● **DATA SEGMENT**:
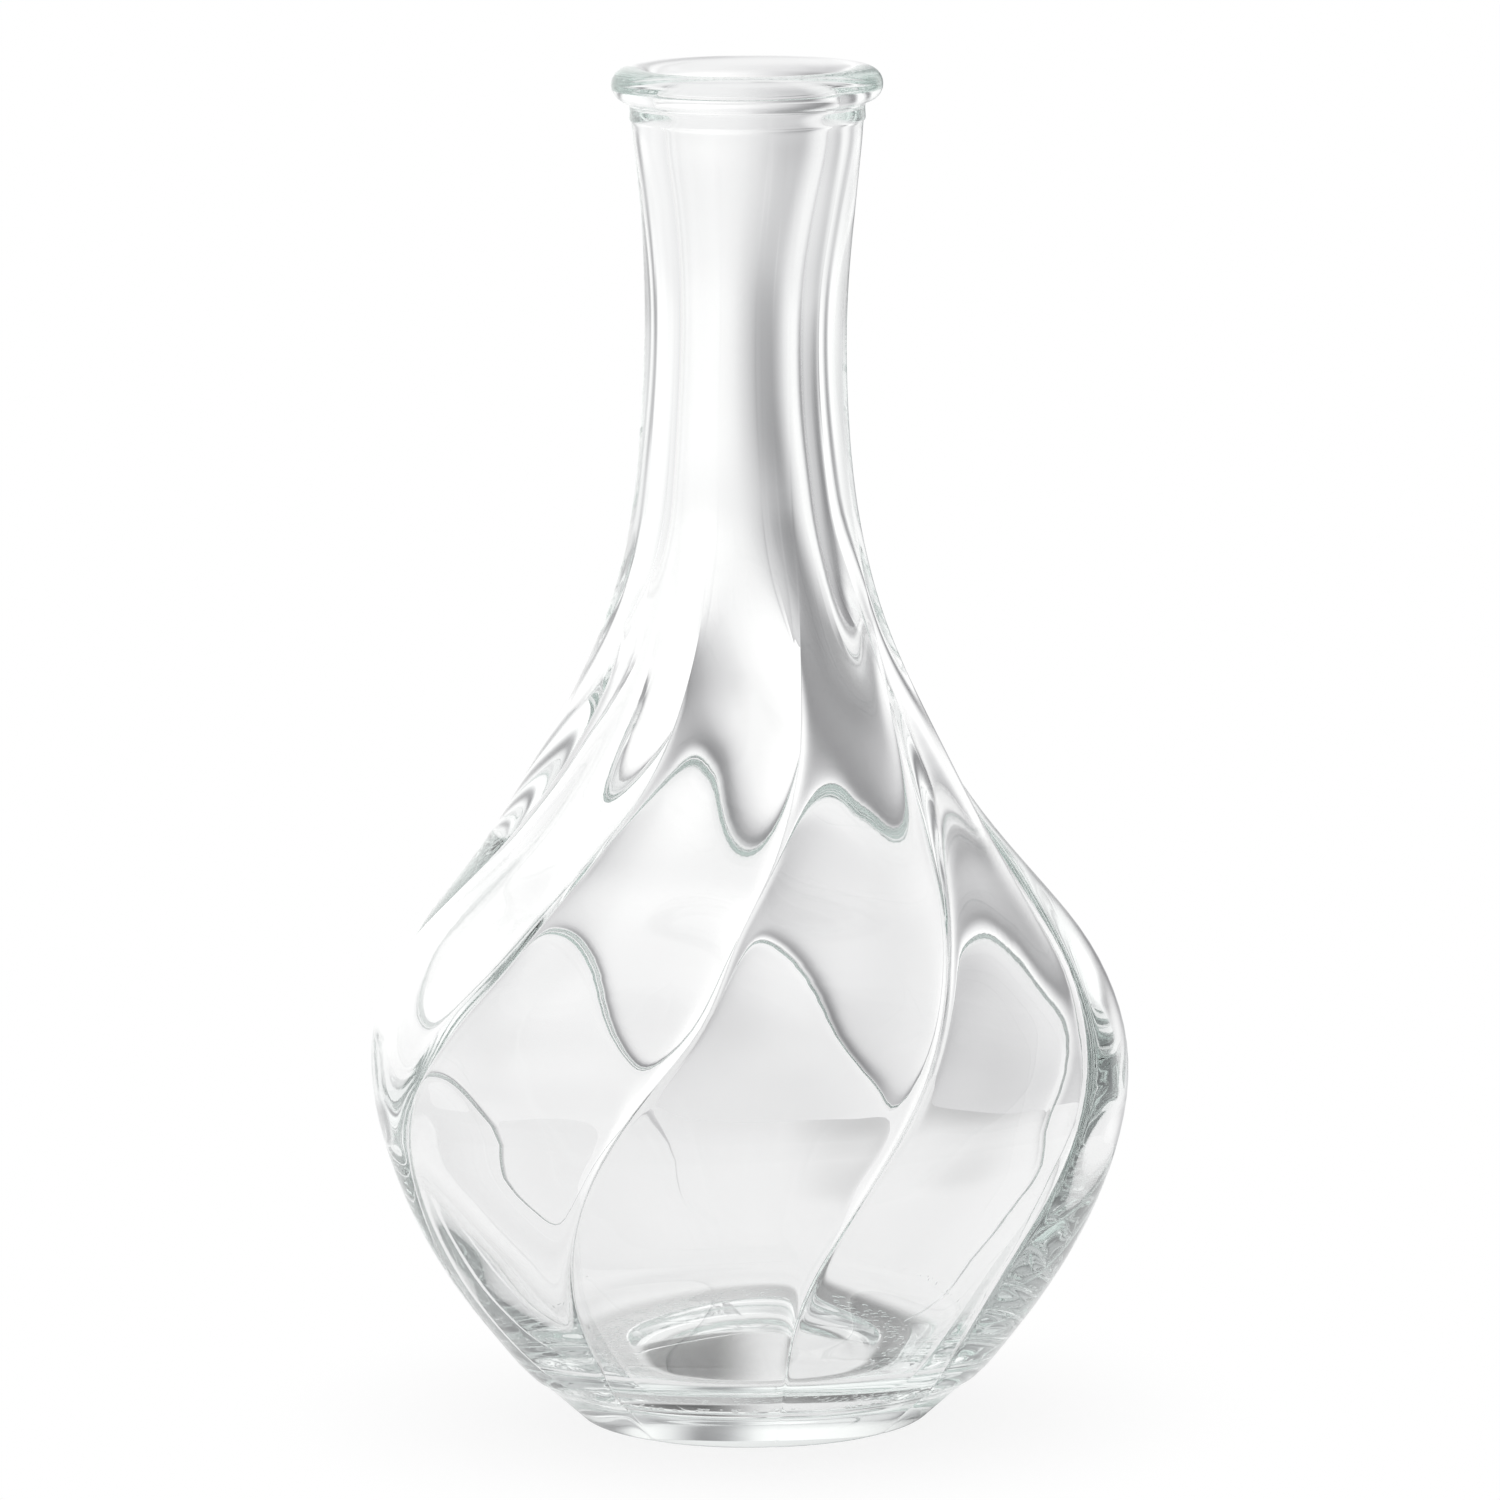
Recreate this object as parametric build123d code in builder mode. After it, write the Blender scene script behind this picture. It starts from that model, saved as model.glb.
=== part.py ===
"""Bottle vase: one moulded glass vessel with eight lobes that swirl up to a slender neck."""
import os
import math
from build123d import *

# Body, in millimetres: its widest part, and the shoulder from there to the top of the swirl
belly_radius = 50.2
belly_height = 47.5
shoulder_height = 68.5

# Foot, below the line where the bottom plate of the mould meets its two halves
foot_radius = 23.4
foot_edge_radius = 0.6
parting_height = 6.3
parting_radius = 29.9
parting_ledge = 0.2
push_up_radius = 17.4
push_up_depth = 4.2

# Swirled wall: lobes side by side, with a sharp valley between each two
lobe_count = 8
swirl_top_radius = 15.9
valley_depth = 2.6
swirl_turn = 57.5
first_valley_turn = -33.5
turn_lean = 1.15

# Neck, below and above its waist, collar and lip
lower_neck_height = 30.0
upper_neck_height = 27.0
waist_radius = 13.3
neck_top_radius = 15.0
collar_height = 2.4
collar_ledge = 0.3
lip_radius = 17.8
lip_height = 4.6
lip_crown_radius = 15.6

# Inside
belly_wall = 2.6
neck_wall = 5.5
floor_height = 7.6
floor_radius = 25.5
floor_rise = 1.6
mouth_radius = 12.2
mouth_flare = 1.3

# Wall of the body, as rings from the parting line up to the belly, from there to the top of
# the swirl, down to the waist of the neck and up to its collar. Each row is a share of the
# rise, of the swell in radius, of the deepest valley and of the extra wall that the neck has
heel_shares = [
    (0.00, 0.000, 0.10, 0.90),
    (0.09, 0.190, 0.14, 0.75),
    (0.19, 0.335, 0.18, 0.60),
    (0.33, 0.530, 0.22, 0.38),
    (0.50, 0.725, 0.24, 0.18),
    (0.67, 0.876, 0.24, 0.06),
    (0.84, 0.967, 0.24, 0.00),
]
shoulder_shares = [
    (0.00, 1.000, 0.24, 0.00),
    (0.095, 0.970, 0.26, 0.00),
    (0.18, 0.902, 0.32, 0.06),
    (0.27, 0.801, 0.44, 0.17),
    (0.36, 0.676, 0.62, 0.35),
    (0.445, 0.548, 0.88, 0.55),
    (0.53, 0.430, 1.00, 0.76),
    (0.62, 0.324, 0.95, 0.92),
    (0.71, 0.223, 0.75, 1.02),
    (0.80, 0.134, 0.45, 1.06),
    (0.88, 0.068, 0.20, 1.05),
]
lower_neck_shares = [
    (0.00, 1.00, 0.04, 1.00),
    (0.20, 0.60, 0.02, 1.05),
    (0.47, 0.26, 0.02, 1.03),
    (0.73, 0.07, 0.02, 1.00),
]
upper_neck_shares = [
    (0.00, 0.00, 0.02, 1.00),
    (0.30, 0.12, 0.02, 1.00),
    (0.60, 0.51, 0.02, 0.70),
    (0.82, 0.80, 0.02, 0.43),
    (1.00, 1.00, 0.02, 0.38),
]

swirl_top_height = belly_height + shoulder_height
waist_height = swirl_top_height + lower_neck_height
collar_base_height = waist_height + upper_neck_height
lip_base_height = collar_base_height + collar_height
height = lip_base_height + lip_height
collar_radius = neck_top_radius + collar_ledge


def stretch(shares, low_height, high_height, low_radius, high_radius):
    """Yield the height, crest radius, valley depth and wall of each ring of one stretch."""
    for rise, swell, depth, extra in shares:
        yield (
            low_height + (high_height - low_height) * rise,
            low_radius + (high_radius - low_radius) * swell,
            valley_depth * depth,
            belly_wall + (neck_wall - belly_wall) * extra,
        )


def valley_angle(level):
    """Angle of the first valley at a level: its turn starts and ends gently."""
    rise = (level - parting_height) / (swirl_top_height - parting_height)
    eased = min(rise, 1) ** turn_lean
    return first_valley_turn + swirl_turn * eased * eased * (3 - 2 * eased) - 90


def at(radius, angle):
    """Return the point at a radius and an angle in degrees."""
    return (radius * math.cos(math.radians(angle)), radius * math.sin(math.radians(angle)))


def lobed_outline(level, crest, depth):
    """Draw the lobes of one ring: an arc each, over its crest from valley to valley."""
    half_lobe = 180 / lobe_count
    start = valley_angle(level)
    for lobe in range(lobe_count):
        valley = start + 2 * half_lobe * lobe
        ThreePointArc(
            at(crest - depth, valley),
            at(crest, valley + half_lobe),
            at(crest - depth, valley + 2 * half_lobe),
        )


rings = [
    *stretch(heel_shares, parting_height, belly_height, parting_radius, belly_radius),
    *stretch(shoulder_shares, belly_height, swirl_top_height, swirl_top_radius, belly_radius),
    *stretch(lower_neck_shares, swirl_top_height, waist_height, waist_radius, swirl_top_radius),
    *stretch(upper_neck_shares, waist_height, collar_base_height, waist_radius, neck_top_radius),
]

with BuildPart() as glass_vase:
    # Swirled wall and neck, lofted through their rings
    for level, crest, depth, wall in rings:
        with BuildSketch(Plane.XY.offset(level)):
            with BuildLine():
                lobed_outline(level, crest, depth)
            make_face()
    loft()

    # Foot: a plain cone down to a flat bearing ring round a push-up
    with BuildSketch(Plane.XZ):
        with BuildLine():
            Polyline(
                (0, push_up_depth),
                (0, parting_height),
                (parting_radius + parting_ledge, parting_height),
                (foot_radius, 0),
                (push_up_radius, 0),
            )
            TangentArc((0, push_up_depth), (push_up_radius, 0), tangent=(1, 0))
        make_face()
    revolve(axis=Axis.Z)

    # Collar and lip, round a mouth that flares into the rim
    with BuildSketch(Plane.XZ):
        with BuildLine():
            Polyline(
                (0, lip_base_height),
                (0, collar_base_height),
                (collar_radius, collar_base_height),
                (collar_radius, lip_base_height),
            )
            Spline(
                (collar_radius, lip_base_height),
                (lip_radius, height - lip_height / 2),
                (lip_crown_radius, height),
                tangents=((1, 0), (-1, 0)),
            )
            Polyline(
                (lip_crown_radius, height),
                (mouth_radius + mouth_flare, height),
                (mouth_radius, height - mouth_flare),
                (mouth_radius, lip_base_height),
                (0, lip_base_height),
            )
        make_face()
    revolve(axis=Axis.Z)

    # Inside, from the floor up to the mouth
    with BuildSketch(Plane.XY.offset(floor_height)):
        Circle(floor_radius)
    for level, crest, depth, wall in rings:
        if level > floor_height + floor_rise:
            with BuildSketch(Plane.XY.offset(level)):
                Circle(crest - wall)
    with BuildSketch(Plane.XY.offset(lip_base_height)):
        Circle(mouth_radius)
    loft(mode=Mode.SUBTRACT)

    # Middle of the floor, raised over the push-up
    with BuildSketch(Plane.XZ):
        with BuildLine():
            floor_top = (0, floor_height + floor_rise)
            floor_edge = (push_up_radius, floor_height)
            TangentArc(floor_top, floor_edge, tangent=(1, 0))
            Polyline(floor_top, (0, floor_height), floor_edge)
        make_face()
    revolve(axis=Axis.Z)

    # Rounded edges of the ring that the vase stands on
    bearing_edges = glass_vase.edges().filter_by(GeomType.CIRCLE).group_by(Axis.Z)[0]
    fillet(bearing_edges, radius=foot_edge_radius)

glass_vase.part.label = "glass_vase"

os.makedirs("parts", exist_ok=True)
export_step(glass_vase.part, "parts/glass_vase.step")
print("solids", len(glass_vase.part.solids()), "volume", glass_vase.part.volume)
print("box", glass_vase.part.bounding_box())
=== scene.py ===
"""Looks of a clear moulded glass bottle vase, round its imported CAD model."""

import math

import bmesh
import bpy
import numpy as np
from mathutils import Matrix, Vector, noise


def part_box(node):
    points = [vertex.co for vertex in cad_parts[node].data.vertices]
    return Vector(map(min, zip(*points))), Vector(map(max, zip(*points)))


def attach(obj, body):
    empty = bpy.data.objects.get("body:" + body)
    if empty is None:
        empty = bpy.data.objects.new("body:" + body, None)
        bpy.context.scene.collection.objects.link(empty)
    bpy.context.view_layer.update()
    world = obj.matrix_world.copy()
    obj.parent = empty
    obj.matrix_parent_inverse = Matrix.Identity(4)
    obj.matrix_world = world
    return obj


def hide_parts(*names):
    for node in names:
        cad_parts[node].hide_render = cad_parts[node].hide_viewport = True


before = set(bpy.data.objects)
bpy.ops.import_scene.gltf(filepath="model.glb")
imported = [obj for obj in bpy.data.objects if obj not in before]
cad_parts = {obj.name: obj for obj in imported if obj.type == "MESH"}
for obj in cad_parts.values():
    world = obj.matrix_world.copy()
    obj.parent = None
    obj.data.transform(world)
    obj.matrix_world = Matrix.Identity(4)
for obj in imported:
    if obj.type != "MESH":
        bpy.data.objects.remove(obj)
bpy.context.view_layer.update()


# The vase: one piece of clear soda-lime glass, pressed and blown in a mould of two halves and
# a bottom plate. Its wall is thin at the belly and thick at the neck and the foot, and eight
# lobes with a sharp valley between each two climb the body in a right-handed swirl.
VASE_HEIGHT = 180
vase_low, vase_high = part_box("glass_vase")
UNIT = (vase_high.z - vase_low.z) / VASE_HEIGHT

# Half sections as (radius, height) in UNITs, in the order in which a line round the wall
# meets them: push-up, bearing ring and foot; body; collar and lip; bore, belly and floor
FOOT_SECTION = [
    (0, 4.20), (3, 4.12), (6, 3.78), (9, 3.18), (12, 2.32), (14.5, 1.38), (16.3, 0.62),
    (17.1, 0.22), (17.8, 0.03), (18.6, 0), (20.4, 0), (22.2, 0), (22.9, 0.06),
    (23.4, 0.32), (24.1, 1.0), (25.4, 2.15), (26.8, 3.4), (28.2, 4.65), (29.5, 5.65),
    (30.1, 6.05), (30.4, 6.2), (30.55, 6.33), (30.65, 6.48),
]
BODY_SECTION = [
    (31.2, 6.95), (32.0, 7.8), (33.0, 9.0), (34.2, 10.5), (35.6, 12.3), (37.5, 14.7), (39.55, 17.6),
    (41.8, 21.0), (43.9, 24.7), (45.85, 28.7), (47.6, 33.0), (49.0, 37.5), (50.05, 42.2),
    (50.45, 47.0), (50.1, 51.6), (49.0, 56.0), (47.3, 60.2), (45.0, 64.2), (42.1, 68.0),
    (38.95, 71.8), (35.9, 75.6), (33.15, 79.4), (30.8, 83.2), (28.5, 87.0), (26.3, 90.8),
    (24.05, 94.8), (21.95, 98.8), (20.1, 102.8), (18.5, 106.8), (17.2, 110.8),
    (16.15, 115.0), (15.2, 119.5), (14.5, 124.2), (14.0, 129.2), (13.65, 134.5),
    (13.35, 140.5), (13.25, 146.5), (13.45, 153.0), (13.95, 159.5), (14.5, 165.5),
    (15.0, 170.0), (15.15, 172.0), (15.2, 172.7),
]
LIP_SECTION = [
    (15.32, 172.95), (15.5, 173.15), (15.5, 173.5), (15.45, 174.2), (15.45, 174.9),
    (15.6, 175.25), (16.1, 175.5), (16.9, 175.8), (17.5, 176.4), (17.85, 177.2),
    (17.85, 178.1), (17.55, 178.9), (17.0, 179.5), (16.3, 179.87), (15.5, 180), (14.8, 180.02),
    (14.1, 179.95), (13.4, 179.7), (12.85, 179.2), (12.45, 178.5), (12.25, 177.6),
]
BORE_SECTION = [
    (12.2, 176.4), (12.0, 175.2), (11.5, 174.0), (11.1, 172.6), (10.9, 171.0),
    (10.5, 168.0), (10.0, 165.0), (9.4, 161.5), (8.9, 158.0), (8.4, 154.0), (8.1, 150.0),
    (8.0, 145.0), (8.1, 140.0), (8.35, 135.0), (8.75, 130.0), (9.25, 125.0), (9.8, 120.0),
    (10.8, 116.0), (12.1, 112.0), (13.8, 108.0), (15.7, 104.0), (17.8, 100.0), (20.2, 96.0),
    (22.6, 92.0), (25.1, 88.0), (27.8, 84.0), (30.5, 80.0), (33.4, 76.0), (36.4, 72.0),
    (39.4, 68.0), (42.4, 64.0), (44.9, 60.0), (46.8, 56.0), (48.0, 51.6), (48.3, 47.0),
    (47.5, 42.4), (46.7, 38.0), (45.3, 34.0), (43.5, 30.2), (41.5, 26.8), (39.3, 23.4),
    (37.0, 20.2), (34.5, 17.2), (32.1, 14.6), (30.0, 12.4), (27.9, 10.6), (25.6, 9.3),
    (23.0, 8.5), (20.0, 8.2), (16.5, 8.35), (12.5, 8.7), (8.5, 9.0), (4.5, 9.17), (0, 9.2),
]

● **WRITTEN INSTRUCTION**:
Quote word for word the lines from the line holding "# Rounded edges" through the line holding "points = [vertex.co"; include both of those lines and add nothing.

● **ANSWER IN FULL**:
    # Rounded edges of the ring that the vase stands on
    bearing_edges = glass_vase.edges().filter_by(GeomType.CIRCLE).group_by(Axis.Z)[0]
    fillet(bearing_edges, radius=foot_edge_radius)

glass_vase.part.label = "glass_vase"

os.makedirs("parts", exist_ok=True)
export_step(glass_vase.part, "parts/glass_vase.step")
print("solids", len(glass_vase.part.solids()), "volume", glass_vase.part.volume)
print("box", glass_vase.part.bounding_box())
=== scene.py ===
"""Looks of a clear moulded glass bottle vase, round its imported CAD model."""

import math

import bmesh
import bpy
import numpy as np
from mathutils import Matrix, Vector, noise


def part_box(node):
    points = [vertex.co for vertex in cad_parts[node].data.vertices]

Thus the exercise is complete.